Beyond the rice field was the railroad track connecting Kuala Lumpur to the north and Singapore to the south. My favorite pasttime was watching the daily southbound mid-morning “Mail Train” with its distinctive cream and chocolate-brown coaches pulled by a powerful black locomotive billowing out thick smoke. Only after the train had long gone would I dare venture near the tracks. Mak Biah warned me to always look in both directions to make sure that there was no train coming, a needless advice as the roar of the train and vibrations of the tracks would scare you long before that. They don’t call those machines “iron monsters” for nothing. 


I often waved at the passengers, and when they responded I would jump with joy. When Mak Biah was not looking, I would “moon” the train. Once she caught me doing it; she spanked me hard and threatened to tell my mother. I always felt forlorn after the train was gone. I wondered where those passengers were headed or what they would do in Singapore. I imagined walking along the tracks and the places I would pass through and people I would meet. 

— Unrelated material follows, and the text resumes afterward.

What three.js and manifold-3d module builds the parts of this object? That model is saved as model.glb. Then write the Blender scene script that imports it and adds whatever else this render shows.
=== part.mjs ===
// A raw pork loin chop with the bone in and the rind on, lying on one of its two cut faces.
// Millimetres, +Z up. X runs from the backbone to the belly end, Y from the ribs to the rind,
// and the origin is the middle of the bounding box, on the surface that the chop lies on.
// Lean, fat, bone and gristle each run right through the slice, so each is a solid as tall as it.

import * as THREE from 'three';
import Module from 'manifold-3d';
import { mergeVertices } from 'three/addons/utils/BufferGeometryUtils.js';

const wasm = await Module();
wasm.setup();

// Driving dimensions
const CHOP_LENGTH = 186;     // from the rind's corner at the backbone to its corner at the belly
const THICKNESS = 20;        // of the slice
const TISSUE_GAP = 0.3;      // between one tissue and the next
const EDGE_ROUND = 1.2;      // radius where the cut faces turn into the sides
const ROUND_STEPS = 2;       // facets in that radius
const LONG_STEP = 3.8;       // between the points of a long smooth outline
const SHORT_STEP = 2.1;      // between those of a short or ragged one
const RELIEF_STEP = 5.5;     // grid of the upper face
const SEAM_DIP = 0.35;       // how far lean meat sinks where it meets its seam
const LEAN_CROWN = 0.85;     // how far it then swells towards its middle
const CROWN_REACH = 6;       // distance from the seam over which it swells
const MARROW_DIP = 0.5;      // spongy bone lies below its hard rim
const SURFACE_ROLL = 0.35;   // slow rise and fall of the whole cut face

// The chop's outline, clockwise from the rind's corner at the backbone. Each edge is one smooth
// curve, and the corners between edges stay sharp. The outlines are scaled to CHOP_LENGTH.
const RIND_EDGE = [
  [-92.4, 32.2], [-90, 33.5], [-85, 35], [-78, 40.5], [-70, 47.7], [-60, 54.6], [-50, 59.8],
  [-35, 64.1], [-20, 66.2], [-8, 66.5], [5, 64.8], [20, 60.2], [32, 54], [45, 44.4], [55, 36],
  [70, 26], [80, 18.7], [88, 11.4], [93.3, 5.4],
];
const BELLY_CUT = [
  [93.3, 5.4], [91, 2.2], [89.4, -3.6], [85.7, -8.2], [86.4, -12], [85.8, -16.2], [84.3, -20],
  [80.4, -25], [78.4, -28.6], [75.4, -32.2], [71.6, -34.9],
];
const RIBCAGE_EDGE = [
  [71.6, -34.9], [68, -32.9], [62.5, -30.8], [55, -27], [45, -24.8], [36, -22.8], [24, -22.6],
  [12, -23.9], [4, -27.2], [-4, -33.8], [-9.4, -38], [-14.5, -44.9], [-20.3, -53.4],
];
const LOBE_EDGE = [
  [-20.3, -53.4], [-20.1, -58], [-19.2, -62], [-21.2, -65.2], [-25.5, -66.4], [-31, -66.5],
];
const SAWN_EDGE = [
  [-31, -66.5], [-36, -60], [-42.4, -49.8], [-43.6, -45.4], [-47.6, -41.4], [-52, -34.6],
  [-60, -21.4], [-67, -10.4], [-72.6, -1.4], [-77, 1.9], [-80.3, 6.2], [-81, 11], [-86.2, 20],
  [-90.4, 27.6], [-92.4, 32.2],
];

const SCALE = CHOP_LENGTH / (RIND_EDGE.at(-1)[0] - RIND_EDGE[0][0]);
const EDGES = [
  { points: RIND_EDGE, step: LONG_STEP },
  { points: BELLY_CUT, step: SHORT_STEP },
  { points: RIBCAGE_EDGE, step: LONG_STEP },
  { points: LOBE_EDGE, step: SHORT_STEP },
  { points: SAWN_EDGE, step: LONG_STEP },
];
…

My brother Sharif said that if I were to put a coin on the rail and let the train pass over it, the coin would be flattened thin and sharp. It could then be used as a knife. I never had a chance to prove that as my father warned me never to touch the tracks, less because of the danger of being hit by a train more that they were filthy. The toilets on those coaches, he told me, were nothing more than holes in the floor. That was enough to make me stay away. 


Today those Malayan Railway (or its present name, Keratapi Tanah Melayu) coaches are gleaming and air-conditioned, but it is still a hole in the floor for a toilet. At least that was the situation as late as the 2000. Those coaches are an apt metaphor for today’s Malaysia – modern on the outside, primitive on the inside; First World facade, Third World interior.